EHang asked to conform to US rules for public companies
Guangzhou, CHINA – It seems like it is squeaky bum time again for Chinese drone maker EHang and its shareholders in the USA.
Less than a week after EHang’s filing of a 20F annual report statement for the 2021 financial year, the U.S. Securities and Exchange Commission (SEC) has notified the eVTOL aircraft manufacturer that it has been flagged for accounting procedures scrutiny under the Holding Foreign Companies Accountable Act (HFCAA).
The Form 20-F is an annual report that non-US and non-Canadian companies with securities trading in the US are required to fill by the SEC within four months of the end of their financial year. The form supposedly helps standardise the reporting requirements of foreign-based companies.
Sadly, it seems the SEC is not happy with EHang’s current accountancy firm, with the federal regulator serving the company with notice on Wednesday May 4, which effectively puts EHang on notice that it needs to use an accounting partner that meets US requirements for transparency.

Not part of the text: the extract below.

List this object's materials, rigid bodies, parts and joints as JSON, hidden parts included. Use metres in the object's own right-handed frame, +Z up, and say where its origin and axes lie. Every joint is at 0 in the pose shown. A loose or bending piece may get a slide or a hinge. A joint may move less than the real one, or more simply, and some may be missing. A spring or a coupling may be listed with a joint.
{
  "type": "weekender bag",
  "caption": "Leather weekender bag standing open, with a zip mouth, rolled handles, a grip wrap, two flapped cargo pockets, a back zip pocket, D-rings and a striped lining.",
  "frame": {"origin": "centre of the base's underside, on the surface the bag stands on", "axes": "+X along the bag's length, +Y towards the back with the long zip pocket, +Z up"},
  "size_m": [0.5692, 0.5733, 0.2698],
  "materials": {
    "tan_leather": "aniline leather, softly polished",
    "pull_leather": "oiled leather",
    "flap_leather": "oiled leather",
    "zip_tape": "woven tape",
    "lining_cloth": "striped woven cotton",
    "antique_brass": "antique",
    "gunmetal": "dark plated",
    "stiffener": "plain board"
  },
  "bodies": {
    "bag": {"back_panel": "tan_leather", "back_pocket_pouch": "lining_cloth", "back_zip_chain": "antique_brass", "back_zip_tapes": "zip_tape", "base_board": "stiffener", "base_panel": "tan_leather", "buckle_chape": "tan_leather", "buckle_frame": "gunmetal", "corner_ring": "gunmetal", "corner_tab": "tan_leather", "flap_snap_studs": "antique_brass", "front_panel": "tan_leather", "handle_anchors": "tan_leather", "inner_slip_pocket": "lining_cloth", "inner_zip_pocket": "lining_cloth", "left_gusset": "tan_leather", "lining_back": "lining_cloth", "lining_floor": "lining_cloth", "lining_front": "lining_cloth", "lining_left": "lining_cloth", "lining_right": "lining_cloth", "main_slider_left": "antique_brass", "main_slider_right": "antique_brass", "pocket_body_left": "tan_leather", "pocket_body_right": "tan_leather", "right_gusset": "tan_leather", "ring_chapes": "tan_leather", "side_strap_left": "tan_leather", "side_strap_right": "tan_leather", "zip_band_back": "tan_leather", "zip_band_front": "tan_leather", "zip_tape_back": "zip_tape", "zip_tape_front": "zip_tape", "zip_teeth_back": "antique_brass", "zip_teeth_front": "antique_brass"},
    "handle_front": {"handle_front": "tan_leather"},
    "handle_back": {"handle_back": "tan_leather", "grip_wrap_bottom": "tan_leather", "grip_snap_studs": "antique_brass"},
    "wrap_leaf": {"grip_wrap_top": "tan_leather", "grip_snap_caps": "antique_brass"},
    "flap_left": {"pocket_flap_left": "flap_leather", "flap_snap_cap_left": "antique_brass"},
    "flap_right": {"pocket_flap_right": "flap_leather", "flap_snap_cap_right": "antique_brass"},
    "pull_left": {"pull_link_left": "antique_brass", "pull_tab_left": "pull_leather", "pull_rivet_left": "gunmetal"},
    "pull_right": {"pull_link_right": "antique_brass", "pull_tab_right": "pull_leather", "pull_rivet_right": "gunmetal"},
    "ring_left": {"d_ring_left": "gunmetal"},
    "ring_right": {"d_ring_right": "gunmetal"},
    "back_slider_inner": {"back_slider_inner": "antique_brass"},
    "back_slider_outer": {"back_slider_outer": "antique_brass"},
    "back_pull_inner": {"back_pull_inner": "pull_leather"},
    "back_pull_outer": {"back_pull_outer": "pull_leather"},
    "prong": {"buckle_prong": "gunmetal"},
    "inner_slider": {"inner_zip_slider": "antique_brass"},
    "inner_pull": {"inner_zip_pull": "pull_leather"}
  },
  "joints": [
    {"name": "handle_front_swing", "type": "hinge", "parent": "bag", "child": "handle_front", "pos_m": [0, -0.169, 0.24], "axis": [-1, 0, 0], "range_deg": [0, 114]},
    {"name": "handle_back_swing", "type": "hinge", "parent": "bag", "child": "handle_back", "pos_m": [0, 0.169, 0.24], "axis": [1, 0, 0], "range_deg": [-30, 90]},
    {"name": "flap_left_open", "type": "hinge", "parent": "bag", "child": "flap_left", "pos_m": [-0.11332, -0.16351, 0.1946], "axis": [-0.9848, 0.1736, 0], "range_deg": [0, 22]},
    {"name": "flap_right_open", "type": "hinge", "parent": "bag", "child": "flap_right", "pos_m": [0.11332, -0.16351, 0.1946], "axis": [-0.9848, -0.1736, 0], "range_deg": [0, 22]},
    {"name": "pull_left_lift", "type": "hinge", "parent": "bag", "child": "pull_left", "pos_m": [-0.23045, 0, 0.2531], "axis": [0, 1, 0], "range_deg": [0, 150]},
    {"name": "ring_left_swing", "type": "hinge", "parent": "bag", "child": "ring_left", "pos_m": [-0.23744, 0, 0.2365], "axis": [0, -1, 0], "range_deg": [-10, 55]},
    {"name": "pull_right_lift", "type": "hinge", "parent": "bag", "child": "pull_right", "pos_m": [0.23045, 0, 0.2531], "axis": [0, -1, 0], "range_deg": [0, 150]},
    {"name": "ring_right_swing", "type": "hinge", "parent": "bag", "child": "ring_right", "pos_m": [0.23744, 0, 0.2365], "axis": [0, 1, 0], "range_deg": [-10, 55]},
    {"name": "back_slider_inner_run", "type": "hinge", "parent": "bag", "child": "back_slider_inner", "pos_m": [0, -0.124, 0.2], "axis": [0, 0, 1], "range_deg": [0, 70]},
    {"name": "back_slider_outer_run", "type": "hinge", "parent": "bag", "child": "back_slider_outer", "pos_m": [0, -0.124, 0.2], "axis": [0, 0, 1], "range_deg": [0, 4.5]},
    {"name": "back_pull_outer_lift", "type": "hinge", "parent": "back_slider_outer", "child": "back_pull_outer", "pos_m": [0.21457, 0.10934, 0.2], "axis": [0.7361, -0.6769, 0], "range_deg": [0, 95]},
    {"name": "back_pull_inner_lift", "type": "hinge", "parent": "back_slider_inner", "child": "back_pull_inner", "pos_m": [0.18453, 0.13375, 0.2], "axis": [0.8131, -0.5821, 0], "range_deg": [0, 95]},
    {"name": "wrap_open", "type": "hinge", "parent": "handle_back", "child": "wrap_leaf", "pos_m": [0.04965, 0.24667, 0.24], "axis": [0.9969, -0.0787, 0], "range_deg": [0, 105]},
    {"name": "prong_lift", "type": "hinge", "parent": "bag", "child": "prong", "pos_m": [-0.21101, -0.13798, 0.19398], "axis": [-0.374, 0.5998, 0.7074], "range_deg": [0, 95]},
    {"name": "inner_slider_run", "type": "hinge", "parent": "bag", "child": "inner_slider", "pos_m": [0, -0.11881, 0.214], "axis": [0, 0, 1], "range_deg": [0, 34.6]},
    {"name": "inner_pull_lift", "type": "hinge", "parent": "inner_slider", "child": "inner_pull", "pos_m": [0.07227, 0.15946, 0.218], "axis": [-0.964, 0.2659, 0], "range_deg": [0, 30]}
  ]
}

The HFCAA legislation made it as a law in the statute books in December 2020, a full year after EHang hd completed its initial public offering on Wall Street in December 2019. As an amendment to the Sarbanes-Oxley Act, the HFCAA’s stated purpose is to require public companies in the US to declare and prove that they are not owned or controlled by the Chinese government.
Public companies failing to comply with its requirements for three consecutive years can have their shares suspended from trading on US stock markets.
In response, EHang has issued the below statement, which we publish in full.
“EHang Holdings Limited today provides an update on its status under the Holding Foreign Companies Accountable Act. The Company was provisionally identified by the US Securities and Exchange Commission as a Commission-Identified Issuer under the HFCAA on May 4, 2022, US Eastern Time, following the Company’s filing of the annual report on Form 20-F for the fiscal year ended December 31, 2021 with the SEC on April 28, 2022.
“The Company understands that this identification under the HFCAA and its implementation rules issued thereunder indicates that the SEC determines that the Company engaged an independent registered public accounting firm whose working paper cannot be inspected or investigated completely by the Public Company Accounting Oversight Board of the United States (the “PCAOB”) to issue the audit report for Company’s financial statements for the fiscal year ended December 31, 2021.
“The Company’s identification on the provisional list does not mean it will be delisted soon. Pursuant to the HFCAA, the SEC shall prohibit a company’s shares or American depositary shares (“ADSs”) from being traded on a U.S. stock exchange or in the over-the-counter trading market in the U.S. if the company has been identified by the SEC under the HFCAA for three consecutive years due to the PCAOB’s inability to inspect its auditor’s working paper related to such company because of a position taken by the authority in the foreign jurisdiction where the auditor is located.
“The Company has been actively exploring possible solutions to best protect the interest of its stakeholders. The Company will continue to comply with applicable laws and regulations in both China and the U.S. and strive to maintain its listing status on the Nasdaq Stock Market.”